- [TASK REQUIREMENTS]:
Quote the full listing word for word.
═════ RECORDS TO USE
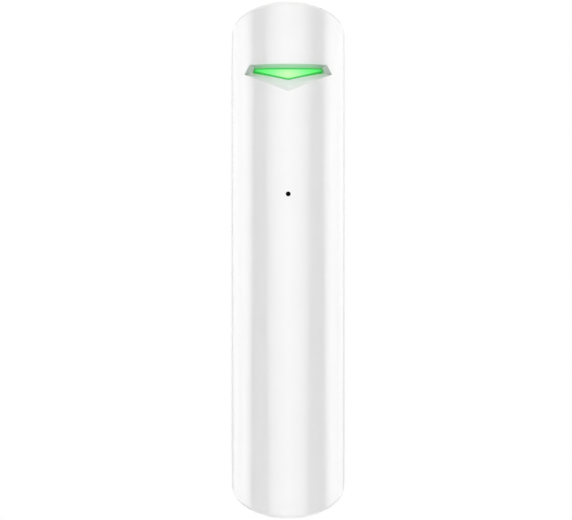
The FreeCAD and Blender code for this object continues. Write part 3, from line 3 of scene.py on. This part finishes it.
import bpy
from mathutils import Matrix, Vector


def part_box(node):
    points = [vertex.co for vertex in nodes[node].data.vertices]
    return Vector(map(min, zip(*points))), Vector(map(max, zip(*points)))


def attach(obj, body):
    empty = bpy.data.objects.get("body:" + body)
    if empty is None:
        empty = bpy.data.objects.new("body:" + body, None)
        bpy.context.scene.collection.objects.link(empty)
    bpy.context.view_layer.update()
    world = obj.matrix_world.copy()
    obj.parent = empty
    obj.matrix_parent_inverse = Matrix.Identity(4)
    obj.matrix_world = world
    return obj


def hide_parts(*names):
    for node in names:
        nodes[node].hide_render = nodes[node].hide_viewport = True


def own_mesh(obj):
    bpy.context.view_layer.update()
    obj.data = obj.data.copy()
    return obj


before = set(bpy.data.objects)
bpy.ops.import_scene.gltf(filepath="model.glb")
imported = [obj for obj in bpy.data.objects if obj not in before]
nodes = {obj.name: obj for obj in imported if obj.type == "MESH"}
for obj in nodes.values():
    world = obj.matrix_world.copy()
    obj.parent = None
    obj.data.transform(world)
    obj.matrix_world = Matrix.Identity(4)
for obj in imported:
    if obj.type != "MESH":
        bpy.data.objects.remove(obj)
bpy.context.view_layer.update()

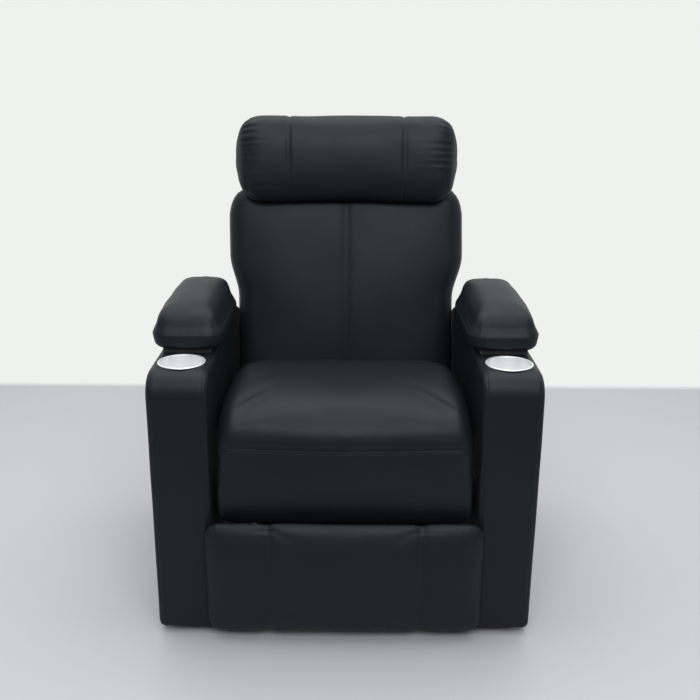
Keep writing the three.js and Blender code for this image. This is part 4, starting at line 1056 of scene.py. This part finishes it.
# Arms: a panel each, with rounded edges, a welt near each side, a cup hole and a storage hole
ARM_LENGTH, ARM_WIDTH = 700, 126
ARM_LOW, ARM_HIGH = 18, 600
ARM_SIDE_EDGE = 14
ARM_CORNERS = {(-1, 1): 50, (1, 1): 150, (-1, -1): 3, (1, -1): 3}
ARM_WELT, ARM_WELT_WIDTH, ARM_WELT_DEPTH = 8, 1.5, 1.3
ARM_WELT_BESIDE = 1.8
ARM_TOP_FALL, ARM_SIDE_SWELL = 2.4, 1.6
ARM_SPACING, ARM_SPACING_ACROSS = 13, 12
EDGE_STEPS, EDGE_CLEAR, EDGE_NEAR = 4, 1.2, 0.45
CUP_BACK, CUP_HOLE, CUP_HOLE_DEPTH = 88, 45.3, 70.3
BIN_BACK, BIN_LENGTH, BIN_WIDTH, BIN_DEPTH = 165, 290, 84, 210
SWITCH_BACK, SWITCH_UP = 200, 440
SWITCH_LENGTH, SWITCH_HEIGHT, SWITCH_DEPTH = 76, 40, 10
SWITCH_LAP = 6
FIT, OVERRUN = 0.3, 20


def edge_lines(half, edge, spacing, extra=()):
    """Grid lines over a length, closer together where its ends are rounded."""
    steps = range(EDGE_STEPS)
    arc = [half - edge + edge * math.tan(math.pi / 4 * k / (EDGE_STEPS - 1)) for k in steps]
    arc = [value for value in arc if all(abs(value - other) > EDGE_CLEAR for other in extra)]
    near = half - edge - spacing * EDGE_NEAR
    inner = np.linspace(-near, near, math.ceil(2 * near / spacing) + 1)
    ends = [*arc, *extra]
    return np.array(sorted([*inner, *ends, *(-value for value in ends)])) / half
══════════
- [THE RESPONSE]:
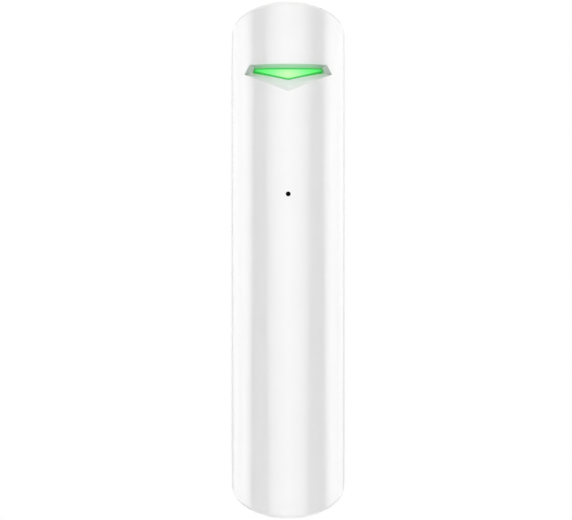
The FreeCAD and Blender code for this object continues. Write part 3, from line 3 of scene.py on. This part finishes it.
import bpy
from mathutils import Matrix, Vector


def part_box(node):
    points = [vertex.co for vertex in nodes[node].data.vertices]
    return Vector(map(min, zip(*points))), Vector(map(max, zip(*points)))


def attach(obj, body):
    empty = bpy.data.objects.get("body:" + body)
    if empty is None:
        empty = bpy.data.objects.new("body:" + body, None)
        bpy.context.scene.collection.objects.link(empty)
    bpy.context.view_layer.update()
    world = obj.matrix_world.copy()
    obj.parent = empty
    obj.matrix_parent_inverse = Matrix.Identity(4)
    obj.matrix_world = world
    return obj


def hide_parts(*names):
    for node in names:
        nodes[node].hide_render = nodes[node].hide_viewport = True


def own_mesh(obj):
    bpy.context.view_layer.update()
    obj.data = obj.data.copy()
    return obj


before = set(bpy.data.objects)
bpy.ops.import_scene.gltf(filepath="model.glb")
imported = [obj for obj in bpy.data.objects if obj not in before]
nodes = {obj.name: obj for obj in imported if obj.type == "MESH"}
for obj in nodes.values():
    world = obj.matrix_world.copy()
    obj.parent = None
    obj.data.transform(world)
    obj.matrix_world = Matrix.Identity(4)
for obj in imported:
    if obj.type != "MESH":
        bpy.data.objects.remove(obj)
bpy.context.view_layer.update()

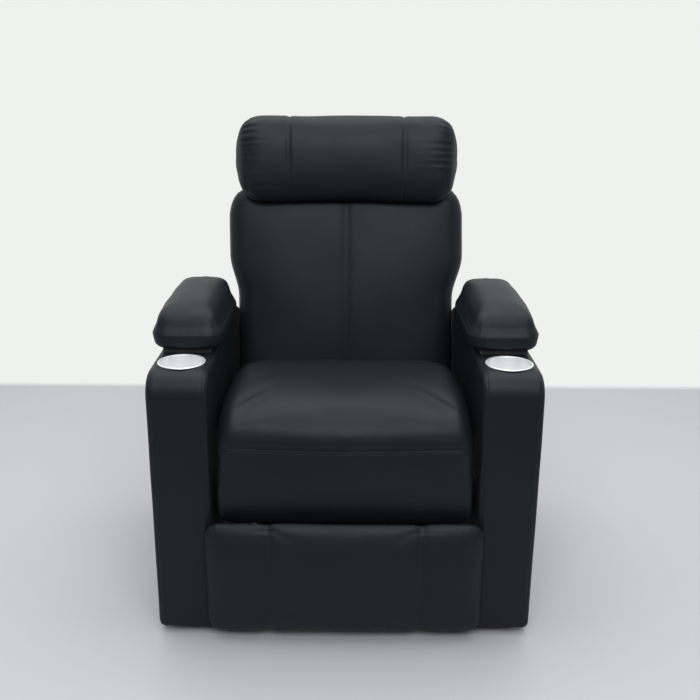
Keep writing the three.js and Blender code for this image. This is part 4, starting at line 1056 of scene.py. This part finishes it.
# Arms: a panel each, with rounded edges, a welt near each side, a cup hole and a storage hole
ARM_LENGTH, ARM_WIDTH = 700, 126
ARM_LOW, ARM_HIGH = 18, 600
ARM_SIDE_EDGE = 14
ARM_CORNERS = {(-1, 1): 50, (1, 1): 150, (-1, -1): 3, (1, -1): 3}
ARM_WELT, ARM_WELT_WIDTH, ARM_WELT_DEPTH = 8, 1.5, 1.3
ARM_WELT_BESIDE = 1.8
ARM_TOP_FALL, ARM_SIDE_SWELL = 2.4, 1.6
ARM_SPACING, ARM_SPACING_ACROSS = 13, 12
EDGE_STEPS, EDGE_CLEAR, EDGE_NEAR = 4, 1.2, 0.45
CUP_BACK, CUP_HOLE, CUP_HOLE_DEPTH = 88, 45.3, 70.3
BIN_BACK, BIN_LENGTH, BIN_WIDTH, BIN_DEPTH = 165, 290, 84, 210
SWITCH_BACK, SWITCH_UP = 200, 440
SWITCH_LENGTH, SWITCH_HEIGHT, SWITCH_DEPTH = 76, 40, 10
SWITCH_LAP = 6
FIT, OVERRUN = 0.3, 20


def edge_lines(half, edge, spacing, extra=()):
    """Grid lines over a length, closer together where its ends are rounded."""
    steps = range(EDGE_STEPS)
    arc = [half - edge + edge * math.tan(math.pi / 4 * k / (EDGE_STEPS - 1)) for k in steps]
    arc = [value for value in arc if all(abs(value - other) > EDGE_CLEAR for other in extra)]
    near = half - edge - spacing * EDGE_NEAR
    inner = np.linspace(-near, near, math.ceil(2 * near / spacing) + 1)
    ends = [*arc, *extra]
    return np.array(sorted([*inner, *ends, *(-value for value in ends)])) / half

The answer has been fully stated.